Bu görüntüler eşliğinde haber kanallarına verdikleri mesajlarda da; “Minnet” duygularıyla birlikte vatan hasretinin sona erecek olmasının mutluluğu vardı.
Her biri, Cumhurbaşkanı Erdoğan’a ve onları en zor günlerinde maddi fedakarlıklarla yıllarca misafir eden bütün Türkiye’ye “Teşekkür”ü de ihmal etmedi.
Sevinçleri büyüktü.
Türkiye onlara ne kadar kucak açmış olsa da vatan başka bir şeydi.
Bu durumu bir benzetme ile örneklendirecek olursak, “Bülbülü altın kafese koymuşlar da ille de vatanım” demiş, işte öyle bir şey!..
Sığınmacılar arasında özellikle Suriyelilerin Türkiye’ye gelmesinin üzerinden 13 yıl geçti, uzun bir zaman oldu. Bu zaman içinde yeni doğmuş bebeler bugün 13 yaşına bastı, 13 yaşındaki çocuklar, askerlik çağlarını çoktan geçti.

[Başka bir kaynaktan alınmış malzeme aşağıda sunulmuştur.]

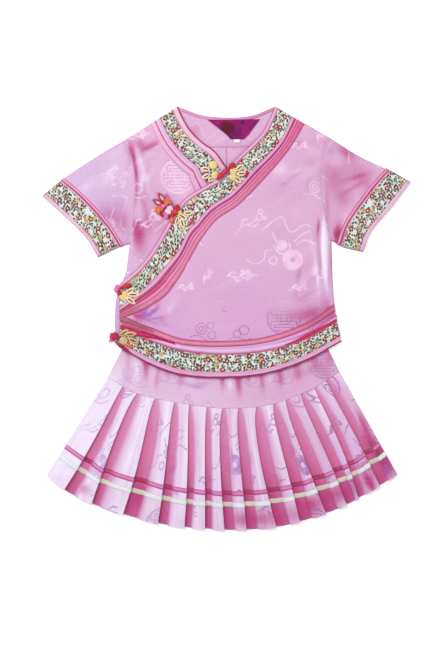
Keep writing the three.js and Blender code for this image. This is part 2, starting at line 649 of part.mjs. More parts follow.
/** Lays a petal fan on the trims, or on the bare cloth if drop is a layer, and returns its top. */
function placeFan(fan, drop = 0) {
  const mesh = piece(fan.name, petalFan(fan.loops, fan.reach, fan.spread), COLOURS.petal, 0.45);
  const turn = THREE.MathUtils.degToRad(fan.turn);
  const half = fan.reach / 2;
  const floor = seatUnder(fan.x + half * Math.cos(turn), fan.y + half * Math.sin(turn), half, fan.cloth) - drop;
  mesh.rotation.z = turn;
  mesh.position.set(fan.x, fan.y, floor);
  return floor + PETAL_HEIGHT;
}

function addFrogs() {
  const tops = {};
  for (const fan of PETALS) tops[fan.name] = placeFan(fan);
  for (const knot of KNOTS) {
    const mesh = piece(knot.name, knotBall(knot.radius, knot.length), COLOURS.knot, 0.4);
    mesh.rotation.z = THREE.MathUtils.degToRad(knot.turn);
    const floor = knot.on ? tops[knot.on] + SEAM : seatUnder(knot.x, knot.y, knot.radius);
    mesh.position.set(knot.x, knot.y, floor + knot.radius * FLATTENED);
  }
  const loopTop = placeFan(CHEST_LOOPS, LAYER);
  for (const bud of CHEST_BUDS) {
    const mesh = piece(bud.name, knotBall(bud.radius, 2 * bud.radius), COLOURS.bud, 0.4);
    mesh.position.set(bud.x, bud.y, loopTop + SEAM + bud.radius * FLATTENED);
  }
}

addSkirtTop();
addPleats();
addJacketBody();
addSleeve('left');
addSleeve('right');
addLapelTrims();
addHemTrims();
addNeckTrims();
addFrogs();

export default set;
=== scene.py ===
"""A girl's two-piece cheongsam set, laid flat: a brocade jacket over a pleated skirt.

Places are millimetres in the set's own frame until a mesh is made: +X runs toward the
wearer's left sleeve, +Y toward the neck and +Z up from the table.
"""

import logging
import math
from dataclasses import dataclass, field
from enum import Enum
from typing import Callable, Iterator, Optional, Sequence

import bpy
import numpy as np
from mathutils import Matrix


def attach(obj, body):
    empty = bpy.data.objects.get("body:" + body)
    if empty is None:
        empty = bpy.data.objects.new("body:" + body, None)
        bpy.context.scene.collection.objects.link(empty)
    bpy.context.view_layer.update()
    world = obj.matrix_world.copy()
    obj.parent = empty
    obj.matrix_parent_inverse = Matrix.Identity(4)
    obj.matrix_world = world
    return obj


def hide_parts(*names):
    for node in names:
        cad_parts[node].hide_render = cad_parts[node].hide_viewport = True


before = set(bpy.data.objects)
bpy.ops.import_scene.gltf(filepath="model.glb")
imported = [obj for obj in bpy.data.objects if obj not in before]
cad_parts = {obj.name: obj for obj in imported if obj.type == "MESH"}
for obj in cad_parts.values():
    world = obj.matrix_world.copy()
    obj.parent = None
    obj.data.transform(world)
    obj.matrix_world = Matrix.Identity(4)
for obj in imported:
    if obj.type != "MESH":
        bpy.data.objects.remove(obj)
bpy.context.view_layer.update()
LOG = logging.getLogger("cheongsam")

MM = 0.001
CLOTH = 0.8  # one layer of cloth
LAYER = 1.3  # from one layer of cloth to the next
OVERLAP_EASE = 0.5  # how much higher the overlap lies on the underlap
WAIST_RISE = 3.2  # how far the jacket lies over the skirt's waist

Array = np.ndarray
Line = np.ndarray
Piece = bpy.types.Object
Height = Callable[[Array, Array], Array]


# ---------------------------------------------------------------- lines on the table


def places(*points: Sequence[float]) -> Line:
    """Points of a line, one row each."""
    return np.array(points, dtype=float)


def travelled(line: Line) -> Array:
    """Distance of each point of a line from its start."""
    return np.concatenate([[0.0], np.cumsum(np.linalg.norm(np.diff(line, axis=0), axis=1))])


def length_of(line: Line) -> float:
    """Length of a line."""
    return float(travelled(line)[-1])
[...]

Demem o ki; sığınmacıların kendi topraklarına dönmeleri biranda olmayacak, bugün başlayan dönüş süreci belli bir zaman alacaktır.

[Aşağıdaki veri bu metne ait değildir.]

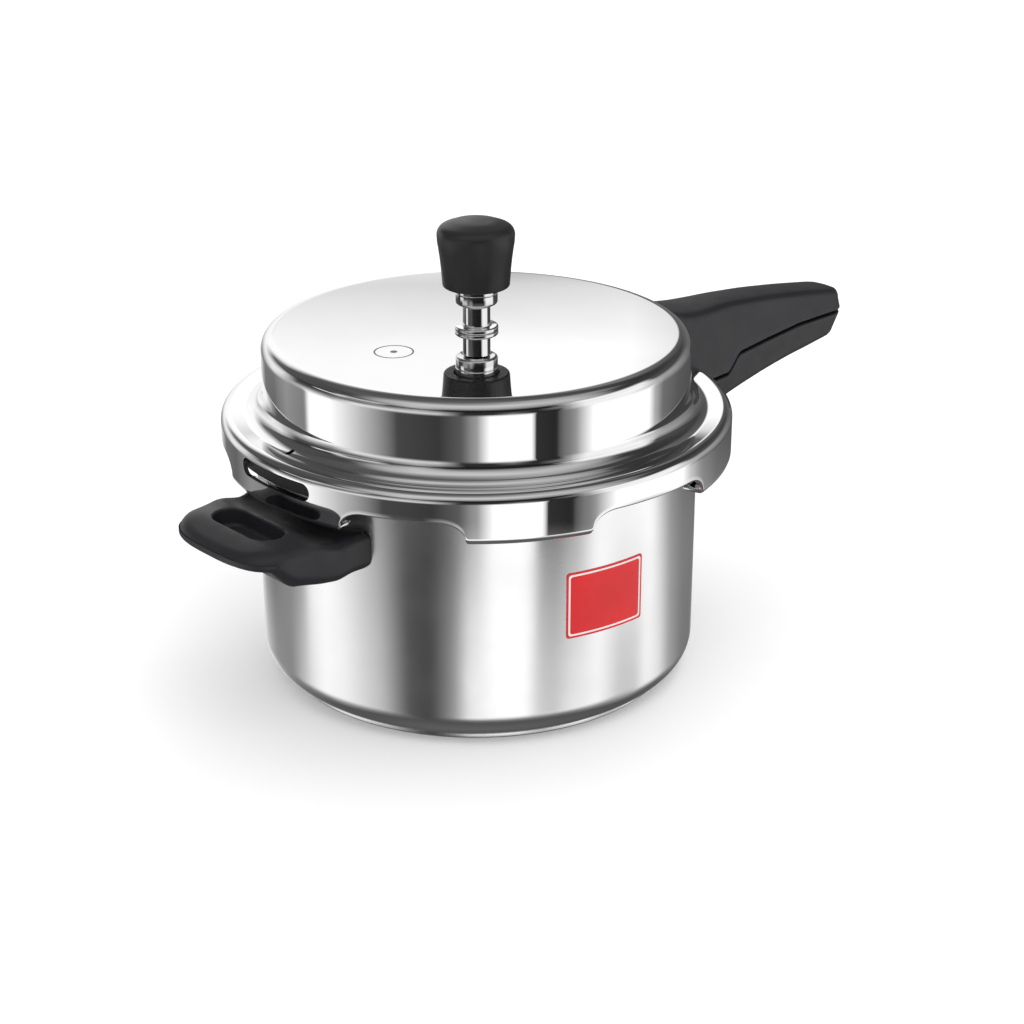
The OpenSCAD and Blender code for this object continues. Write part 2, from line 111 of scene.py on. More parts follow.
def soft_curve(points, width, base=0.0):
    """A function of the radius: (distance from the pot's wall, value above base) points, joined by
    straight lines whose corners are rounded over width."""
    distances, values = zip(*points)
    offsets = np.linspace(-width / 2, width / 2, 9)
    return lambda r: base + float(np.mean(np.interp(r - POT_R + offsets, distances, values)))


# ---------------------------------------------------------------- meshes

def mesh(name, points, faces, material, body, replaces=(), slot=None, sharp=38):
    """A smooth-shaded piece from points in millimetres, riding on a CAD body."""
    data = bpy.data.meshes.new(name)
    work = bmesh.new()
    corners = [work.verts.new((x * MM, y * MM, z * MM)) for x, y, z in points]
    for face in faces:
        if len(set(face)) > 2:
            try:
                work.faces.new([corners[i] for i in face])
            except ValueError:
                pass
    bmesh.ops.remove_doubles(work, verts=work.verts, dist=1e-7)
    bmesh.ops.recalc_face_normals(work, faces=work.faces)
    work.to_mesh(data)
    work.free()
    data.shade_smooth()
    data.set_sharp_from_angle(angle=radians(sharp))
    piece = bpy.data.objects.new(name, data)
    bpy.context.scene.collection.objects.link(piece)
    data.materials.append(material)
    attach(piece, body)
    if replaces:
        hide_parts(*replaces)
    return piece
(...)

Suriye’de bir devir kapandı, yeni bir dönem başlıyor. 61 yıllık Baas rejiminin çökmesinin ardından Dışişleri Bakanı Hakan Fidan Milyonlarca Suriye’li artık ülkelerine dönebilir açıklamasında bulundu.
Türkiye’deki milyonlarca Suriyeli sığınmacı, ülkelerine dönmek için hazırlık yapıyor.
Bu süreç, dünden bugüne olacak gibi değil, elbette.
Çünkü, zaman alacak…
13 yıllık bir süreç içinde, kiminin çocukları bu ülkede dünyaya geldi, kimileri iş edindi.
Kimileri de evliliklerle akraba oldu, komşuluklarla dostluklar geliştirdi.
Ve kimileri de Türk vatandaşı oldu.
Kolay mı yani?..
Türkiye, maddi anlamda büyük bir bedel ödedi. Hatta, iktidar bu yüzden çok da eleştirildi…
Ne var ki sonucunda da koskoca bir coğrafyada, Türkçe konuşan milyonlarca insana sahip olmanın avantajıyla bölgedeki etki alanımız gelişti…
Bu da yeniden inşa edilecek Suriye’nin, Türkiye’ye olan ekonomik, sosyal ve kültürel bağımlılığını artırmak demekti.
Süreçte çok şey değişecek.
Öyle görünüyor ki, bu gidişat içinde, Suriye’de ikinci resmi dil, Türkçe olursa şaşırmam!.